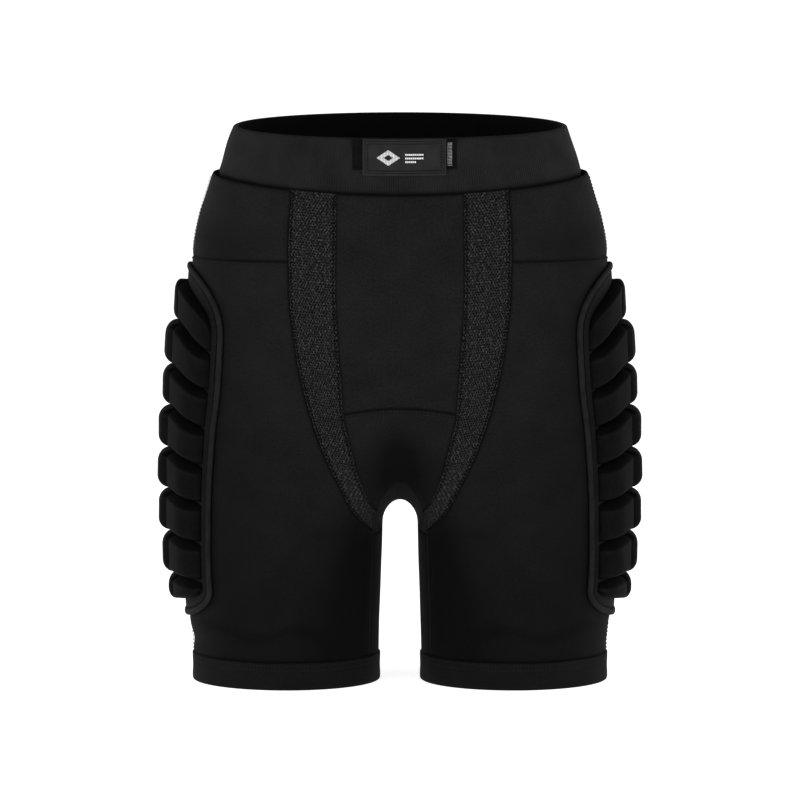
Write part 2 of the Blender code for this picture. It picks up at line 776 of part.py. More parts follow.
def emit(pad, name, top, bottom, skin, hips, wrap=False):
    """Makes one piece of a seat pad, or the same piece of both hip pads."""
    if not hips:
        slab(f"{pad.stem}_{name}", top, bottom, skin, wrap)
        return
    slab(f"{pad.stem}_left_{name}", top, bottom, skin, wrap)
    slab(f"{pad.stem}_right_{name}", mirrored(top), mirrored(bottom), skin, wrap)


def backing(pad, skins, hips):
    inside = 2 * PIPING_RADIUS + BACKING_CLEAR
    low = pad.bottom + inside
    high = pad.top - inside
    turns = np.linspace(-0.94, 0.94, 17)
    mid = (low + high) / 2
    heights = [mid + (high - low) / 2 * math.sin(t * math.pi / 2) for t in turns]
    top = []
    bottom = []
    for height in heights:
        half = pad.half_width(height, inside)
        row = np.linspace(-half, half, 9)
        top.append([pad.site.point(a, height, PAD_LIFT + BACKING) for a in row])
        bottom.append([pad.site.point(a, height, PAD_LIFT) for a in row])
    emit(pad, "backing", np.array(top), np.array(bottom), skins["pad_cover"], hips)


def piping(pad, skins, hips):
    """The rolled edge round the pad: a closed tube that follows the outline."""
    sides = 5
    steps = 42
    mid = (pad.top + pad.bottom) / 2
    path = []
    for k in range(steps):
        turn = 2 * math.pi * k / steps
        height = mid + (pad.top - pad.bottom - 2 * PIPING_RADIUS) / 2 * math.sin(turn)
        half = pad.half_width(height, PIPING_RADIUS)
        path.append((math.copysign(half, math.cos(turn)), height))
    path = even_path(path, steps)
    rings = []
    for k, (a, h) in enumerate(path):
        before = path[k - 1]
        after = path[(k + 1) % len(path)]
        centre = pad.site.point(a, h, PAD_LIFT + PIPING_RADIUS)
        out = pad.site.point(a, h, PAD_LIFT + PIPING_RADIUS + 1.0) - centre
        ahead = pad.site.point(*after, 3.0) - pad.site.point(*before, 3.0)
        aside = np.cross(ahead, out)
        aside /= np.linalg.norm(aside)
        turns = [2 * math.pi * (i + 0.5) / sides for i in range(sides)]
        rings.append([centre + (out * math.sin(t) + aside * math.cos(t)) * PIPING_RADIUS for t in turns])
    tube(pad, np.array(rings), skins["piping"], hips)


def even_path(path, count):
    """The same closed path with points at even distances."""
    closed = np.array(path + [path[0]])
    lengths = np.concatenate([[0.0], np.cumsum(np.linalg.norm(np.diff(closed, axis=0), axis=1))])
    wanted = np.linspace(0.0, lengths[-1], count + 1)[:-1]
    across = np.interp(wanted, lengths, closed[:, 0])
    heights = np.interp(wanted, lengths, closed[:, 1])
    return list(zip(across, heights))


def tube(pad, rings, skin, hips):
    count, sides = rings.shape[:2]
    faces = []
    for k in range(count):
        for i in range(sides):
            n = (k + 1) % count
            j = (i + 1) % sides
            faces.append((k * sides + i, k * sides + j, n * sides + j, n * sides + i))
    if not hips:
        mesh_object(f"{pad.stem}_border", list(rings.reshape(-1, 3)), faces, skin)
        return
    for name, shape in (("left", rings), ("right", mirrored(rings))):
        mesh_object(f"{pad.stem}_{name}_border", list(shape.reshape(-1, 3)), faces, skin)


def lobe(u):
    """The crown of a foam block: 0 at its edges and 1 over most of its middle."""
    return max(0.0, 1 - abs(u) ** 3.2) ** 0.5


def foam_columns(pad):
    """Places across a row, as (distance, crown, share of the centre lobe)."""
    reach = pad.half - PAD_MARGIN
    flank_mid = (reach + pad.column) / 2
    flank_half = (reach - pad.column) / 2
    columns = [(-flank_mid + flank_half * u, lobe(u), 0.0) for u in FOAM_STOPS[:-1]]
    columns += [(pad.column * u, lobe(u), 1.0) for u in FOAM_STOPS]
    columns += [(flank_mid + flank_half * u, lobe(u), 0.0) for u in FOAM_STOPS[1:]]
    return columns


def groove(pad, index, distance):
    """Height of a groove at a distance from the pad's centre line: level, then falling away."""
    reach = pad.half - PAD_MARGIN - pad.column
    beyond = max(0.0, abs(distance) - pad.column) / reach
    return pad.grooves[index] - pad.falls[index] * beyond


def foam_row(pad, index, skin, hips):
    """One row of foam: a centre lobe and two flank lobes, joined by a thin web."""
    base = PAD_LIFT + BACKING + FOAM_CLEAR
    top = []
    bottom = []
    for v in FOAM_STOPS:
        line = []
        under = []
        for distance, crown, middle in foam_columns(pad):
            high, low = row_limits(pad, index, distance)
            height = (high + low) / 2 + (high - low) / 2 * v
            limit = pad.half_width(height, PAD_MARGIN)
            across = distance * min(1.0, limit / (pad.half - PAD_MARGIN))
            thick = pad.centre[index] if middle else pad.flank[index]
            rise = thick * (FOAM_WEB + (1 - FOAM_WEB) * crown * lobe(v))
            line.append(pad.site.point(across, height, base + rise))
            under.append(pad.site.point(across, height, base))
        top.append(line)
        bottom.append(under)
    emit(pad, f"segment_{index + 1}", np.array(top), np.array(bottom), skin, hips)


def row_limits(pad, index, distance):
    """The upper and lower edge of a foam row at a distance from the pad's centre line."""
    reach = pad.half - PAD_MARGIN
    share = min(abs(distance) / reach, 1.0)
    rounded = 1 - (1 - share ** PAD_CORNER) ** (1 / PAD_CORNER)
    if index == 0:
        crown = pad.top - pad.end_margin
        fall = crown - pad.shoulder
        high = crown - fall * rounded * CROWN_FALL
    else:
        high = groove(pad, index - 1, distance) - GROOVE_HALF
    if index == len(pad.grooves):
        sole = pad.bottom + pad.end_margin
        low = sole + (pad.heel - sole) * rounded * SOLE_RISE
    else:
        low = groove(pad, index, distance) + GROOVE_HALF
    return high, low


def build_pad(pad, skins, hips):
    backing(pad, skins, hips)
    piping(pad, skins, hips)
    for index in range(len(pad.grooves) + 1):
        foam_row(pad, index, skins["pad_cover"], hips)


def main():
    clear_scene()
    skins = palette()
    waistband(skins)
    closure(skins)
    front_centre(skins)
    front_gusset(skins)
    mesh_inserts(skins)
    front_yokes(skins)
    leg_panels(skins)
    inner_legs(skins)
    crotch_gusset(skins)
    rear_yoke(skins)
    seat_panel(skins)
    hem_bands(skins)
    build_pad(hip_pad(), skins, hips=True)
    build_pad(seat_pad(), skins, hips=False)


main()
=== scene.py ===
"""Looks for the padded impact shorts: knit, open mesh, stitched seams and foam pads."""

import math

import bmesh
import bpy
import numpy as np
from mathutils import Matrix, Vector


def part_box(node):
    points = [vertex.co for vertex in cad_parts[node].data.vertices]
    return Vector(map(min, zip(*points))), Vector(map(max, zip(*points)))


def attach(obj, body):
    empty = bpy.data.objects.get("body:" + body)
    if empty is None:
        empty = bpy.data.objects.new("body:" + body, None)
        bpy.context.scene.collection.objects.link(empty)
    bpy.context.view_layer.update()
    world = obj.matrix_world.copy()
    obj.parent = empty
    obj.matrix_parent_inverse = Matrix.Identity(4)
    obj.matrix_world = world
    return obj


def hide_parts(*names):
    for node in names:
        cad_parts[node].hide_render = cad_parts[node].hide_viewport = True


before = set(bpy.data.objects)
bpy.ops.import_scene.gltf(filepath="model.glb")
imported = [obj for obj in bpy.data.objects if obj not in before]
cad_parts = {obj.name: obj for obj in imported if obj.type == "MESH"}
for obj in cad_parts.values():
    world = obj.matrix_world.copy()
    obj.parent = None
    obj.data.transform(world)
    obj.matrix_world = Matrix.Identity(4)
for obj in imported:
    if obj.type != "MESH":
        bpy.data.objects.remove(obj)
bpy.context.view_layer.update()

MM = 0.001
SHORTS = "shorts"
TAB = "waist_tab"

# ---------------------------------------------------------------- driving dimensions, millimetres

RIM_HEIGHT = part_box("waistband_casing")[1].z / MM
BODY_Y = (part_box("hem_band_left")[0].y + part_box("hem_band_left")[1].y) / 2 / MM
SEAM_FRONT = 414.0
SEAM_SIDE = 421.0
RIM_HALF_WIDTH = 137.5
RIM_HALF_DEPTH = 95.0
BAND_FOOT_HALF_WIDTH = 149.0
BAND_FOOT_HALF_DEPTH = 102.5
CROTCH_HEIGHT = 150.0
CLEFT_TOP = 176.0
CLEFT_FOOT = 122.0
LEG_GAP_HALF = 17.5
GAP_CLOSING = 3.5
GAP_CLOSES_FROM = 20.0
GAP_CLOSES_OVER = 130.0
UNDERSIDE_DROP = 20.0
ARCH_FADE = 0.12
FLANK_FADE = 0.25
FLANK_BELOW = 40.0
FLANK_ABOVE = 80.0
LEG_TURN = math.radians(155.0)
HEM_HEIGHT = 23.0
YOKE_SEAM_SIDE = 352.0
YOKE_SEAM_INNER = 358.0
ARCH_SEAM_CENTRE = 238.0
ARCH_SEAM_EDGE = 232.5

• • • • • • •

TASK PROMPT:
Repeat these lines exactly and nothing more: the one containing "inner_legs(skins)", the one containing "obj.matrix_world = world", and all the lines between.

TASK RESPONSE:
    inner_legs(skins)
    crotch_gusset(skins)
    rear_yoke(skins)
    seat_panel(skins)
    hem_bands(skins)
    build_pad(hip_pad(), skins, hips=True)
    build_pad(seat_pad(), skins, hips=False)


main()
=== scene.py ===
"""Looks for the padded impact shorts: knit, open mesh, stitched seams and foam pads."""

import math

import bmesh
import bpy
import numpy as np
from mathutils import Matrix, Vector


def part_box(node):
    points = [vertex.co for vertex in cad_parts[node].data.vertices]
    return Vector(map(min, zip(*points))), Vector(map(max, zip(*points)))


def attach(obj, body):
    empty = bpy.data.objects.get("body:" + body)
    if empty is None:
        empty = bpy.data.objects.new("body:" + body, None)
        bpy.context.scene.collection.objects.link(empty)
    bpy.context.view_layer.update()
    world = obj.matrix_world.copy()
    obj.parent = empty
    obj.matrix_parent_inverse = Matrix.Identity(4)
    obj.matrix_world = world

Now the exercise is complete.